Tangent: This problem is more acute with an SCM like Git that cares a lot about order. For something like Pijul, which focuses on patches, reordering is much more natural since only dependant patches even have an order.

Example

Imagine that each patch goes through the following process:

  1. Quick review-time tests are run.
  2. Human reviewers approve the patch.
  3. Integration tests run against the patch (likely in a batch).
  4. Patch is built and tested against a small slice of production traffic.
  5. Metrics are monitored until probability of a regression is below a chosen confidence interval.
  6. Periodically, patches that don’t cause regressions are built into a rollup release and deployed to production.
  7. If the rollup is regression-free it is rolled out to an increasing amount of production traffic.
  8. The rollup is added to the main development branch.

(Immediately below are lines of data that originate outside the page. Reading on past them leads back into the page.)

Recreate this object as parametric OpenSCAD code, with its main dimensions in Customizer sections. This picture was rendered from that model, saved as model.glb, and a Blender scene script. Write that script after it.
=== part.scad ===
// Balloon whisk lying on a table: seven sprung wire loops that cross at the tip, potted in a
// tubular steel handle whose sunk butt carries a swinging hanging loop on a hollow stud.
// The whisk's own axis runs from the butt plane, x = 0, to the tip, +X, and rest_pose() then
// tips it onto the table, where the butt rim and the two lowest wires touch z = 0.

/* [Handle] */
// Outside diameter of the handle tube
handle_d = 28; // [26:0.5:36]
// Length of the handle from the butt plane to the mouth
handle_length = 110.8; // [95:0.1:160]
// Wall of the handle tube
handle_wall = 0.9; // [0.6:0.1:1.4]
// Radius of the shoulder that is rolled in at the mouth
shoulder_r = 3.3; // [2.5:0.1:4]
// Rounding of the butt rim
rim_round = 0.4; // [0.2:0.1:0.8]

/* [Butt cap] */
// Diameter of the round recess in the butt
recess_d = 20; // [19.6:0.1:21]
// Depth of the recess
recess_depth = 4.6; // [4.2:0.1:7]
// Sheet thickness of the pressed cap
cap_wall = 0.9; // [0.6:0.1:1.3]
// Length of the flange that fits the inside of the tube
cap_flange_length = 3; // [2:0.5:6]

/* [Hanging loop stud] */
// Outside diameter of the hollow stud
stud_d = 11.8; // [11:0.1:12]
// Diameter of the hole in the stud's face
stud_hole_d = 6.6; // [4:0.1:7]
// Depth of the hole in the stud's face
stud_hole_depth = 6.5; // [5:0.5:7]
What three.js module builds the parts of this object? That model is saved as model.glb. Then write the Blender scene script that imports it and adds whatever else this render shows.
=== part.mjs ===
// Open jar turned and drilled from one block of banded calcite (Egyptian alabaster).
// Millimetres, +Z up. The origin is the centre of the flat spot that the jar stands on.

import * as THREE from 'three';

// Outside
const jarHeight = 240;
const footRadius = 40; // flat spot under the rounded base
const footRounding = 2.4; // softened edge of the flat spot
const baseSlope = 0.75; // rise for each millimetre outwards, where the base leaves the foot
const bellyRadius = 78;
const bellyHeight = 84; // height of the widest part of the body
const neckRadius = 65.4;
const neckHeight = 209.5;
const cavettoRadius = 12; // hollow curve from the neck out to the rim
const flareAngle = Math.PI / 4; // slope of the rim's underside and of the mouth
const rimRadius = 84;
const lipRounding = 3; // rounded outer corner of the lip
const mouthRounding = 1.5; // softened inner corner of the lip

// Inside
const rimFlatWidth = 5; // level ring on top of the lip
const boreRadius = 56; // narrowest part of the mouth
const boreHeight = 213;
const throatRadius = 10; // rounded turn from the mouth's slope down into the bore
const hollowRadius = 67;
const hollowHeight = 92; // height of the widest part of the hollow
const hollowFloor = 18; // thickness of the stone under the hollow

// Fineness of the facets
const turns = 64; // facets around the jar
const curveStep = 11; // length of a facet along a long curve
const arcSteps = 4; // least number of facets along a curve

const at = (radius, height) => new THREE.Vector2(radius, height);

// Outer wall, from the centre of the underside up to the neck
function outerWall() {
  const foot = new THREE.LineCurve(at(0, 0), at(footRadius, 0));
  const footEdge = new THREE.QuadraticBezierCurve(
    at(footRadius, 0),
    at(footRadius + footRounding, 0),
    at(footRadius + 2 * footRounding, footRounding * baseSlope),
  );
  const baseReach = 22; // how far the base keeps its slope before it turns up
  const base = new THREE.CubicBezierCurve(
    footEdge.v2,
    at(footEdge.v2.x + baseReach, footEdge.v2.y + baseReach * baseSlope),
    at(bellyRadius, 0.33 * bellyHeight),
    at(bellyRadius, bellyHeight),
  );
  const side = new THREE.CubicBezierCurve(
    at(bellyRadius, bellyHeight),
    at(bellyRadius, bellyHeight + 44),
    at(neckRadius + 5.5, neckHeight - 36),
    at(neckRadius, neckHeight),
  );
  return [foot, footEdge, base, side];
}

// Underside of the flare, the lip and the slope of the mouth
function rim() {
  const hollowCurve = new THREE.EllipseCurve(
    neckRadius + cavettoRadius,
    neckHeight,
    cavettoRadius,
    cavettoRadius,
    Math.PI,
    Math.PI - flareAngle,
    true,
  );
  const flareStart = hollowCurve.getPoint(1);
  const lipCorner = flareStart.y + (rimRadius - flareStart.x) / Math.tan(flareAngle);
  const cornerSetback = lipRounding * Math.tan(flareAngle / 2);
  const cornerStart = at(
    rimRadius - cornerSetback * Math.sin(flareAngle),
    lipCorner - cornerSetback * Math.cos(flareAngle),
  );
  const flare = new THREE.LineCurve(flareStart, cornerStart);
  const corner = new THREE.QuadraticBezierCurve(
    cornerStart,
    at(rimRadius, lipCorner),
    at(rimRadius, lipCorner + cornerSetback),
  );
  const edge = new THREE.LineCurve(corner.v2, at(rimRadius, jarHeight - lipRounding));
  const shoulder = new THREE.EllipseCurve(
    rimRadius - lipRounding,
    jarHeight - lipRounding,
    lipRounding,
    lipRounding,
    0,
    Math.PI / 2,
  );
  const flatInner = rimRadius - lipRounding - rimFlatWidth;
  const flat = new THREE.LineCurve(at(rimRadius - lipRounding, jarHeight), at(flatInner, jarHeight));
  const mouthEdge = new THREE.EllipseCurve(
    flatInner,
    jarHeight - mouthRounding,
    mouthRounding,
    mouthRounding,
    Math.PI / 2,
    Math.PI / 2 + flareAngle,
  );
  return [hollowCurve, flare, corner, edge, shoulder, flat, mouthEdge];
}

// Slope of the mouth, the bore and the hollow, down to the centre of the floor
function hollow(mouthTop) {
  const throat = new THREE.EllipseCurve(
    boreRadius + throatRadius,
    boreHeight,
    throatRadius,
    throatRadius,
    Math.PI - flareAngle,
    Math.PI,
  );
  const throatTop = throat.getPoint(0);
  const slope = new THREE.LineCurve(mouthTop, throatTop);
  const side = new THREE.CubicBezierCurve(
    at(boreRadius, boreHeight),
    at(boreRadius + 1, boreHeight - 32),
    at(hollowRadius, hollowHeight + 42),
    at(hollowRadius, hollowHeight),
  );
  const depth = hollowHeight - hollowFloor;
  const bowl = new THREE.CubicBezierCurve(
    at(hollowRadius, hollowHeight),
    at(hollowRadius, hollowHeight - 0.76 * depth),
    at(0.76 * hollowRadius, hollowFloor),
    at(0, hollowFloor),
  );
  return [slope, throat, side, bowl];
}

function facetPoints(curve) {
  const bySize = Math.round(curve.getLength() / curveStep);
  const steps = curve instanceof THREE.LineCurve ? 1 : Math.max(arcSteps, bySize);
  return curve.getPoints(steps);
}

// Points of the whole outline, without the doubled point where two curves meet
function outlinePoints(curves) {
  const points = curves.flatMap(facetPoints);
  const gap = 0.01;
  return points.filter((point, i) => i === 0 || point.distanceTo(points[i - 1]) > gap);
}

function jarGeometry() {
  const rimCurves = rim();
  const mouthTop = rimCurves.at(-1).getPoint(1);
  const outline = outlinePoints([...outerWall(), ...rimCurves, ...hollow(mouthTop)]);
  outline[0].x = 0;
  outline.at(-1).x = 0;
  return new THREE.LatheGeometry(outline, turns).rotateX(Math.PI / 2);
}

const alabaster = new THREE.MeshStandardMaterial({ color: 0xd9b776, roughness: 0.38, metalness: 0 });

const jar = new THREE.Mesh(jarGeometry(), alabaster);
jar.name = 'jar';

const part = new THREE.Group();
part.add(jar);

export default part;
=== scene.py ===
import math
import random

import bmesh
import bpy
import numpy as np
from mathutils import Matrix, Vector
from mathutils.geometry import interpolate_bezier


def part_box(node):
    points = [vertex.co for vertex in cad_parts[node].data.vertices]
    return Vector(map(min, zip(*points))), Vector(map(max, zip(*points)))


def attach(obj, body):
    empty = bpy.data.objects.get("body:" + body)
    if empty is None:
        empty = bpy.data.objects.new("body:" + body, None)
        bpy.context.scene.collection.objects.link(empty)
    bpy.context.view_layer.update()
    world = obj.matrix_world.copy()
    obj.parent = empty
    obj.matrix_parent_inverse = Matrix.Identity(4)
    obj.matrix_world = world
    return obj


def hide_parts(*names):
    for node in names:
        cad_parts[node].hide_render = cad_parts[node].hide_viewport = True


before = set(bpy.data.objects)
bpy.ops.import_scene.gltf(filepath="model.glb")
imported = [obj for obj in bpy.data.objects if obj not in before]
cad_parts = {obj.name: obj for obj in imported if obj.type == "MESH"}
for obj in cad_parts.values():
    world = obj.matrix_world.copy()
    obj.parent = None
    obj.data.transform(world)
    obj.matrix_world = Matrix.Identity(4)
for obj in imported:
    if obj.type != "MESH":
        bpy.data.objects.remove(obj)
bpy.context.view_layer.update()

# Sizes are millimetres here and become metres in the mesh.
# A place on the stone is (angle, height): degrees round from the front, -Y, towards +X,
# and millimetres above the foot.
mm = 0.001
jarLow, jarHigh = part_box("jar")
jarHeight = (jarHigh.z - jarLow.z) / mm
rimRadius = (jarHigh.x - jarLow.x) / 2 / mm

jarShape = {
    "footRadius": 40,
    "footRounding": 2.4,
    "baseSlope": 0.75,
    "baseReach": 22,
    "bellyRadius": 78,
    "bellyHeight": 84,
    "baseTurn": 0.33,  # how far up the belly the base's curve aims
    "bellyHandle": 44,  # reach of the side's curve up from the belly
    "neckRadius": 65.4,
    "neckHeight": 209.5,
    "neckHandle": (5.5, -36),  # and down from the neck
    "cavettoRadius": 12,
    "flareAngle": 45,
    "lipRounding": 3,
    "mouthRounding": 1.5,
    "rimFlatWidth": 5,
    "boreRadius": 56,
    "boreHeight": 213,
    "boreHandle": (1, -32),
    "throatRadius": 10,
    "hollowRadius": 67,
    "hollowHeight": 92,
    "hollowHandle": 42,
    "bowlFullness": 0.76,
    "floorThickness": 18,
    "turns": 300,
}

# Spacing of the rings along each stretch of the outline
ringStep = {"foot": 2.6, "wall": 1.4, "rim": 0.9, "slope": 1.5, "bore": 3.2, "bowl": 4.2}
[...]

The key fact is that step 6 doesn’t just take all pending patches. It only takes the one that have high confidence of being “good”. The patches not selected are also not necessarily rejected. Patches with a high confidence of being “bad” will be rejected and the author will need to take action, but patches without high confidence in either direction will be allowed to run until the required confidence is met in one direction or the other.

Benefits

On top of the benefits of multi-version rollouts, the main benefit of delinearized rollouts is that the reduce head-of-line blocking. If Change-A gets “unlucky” and throws a bunch of errors (maybe there was an unrelated database blip, or a few requests hit an existing bug) it can be held in evaluation for longer. It doesn’t need to be rolled back, it can just be tested until a verdict is reached. In this extended testing other changes don’t need to be blocked. They can be selected for the rollup release ahead of Change-A. Change-A can then land in the next rollup if it is found to be good.

Downsides

The main downside here is complexity of the tooling. It requires moving from a simple set of promotions to some sort of promotion manager. However, it is still conceptually quite simple. For the rollup steps you basically just evaluate each in-flight patch and include the ones that are above a given confidence of being “good”. Then you also reject any change that is below a (different) confidence level. You also want some status reporting so that authors can track how a particular change is doing in the evaluation.

It is also slightly more complex for authors to understand, but since each patch still progresses linearly though the stages I don’t think it adds much confusion. The dashboard just needs to tell them where their patch is in the submission process and the current confidence level.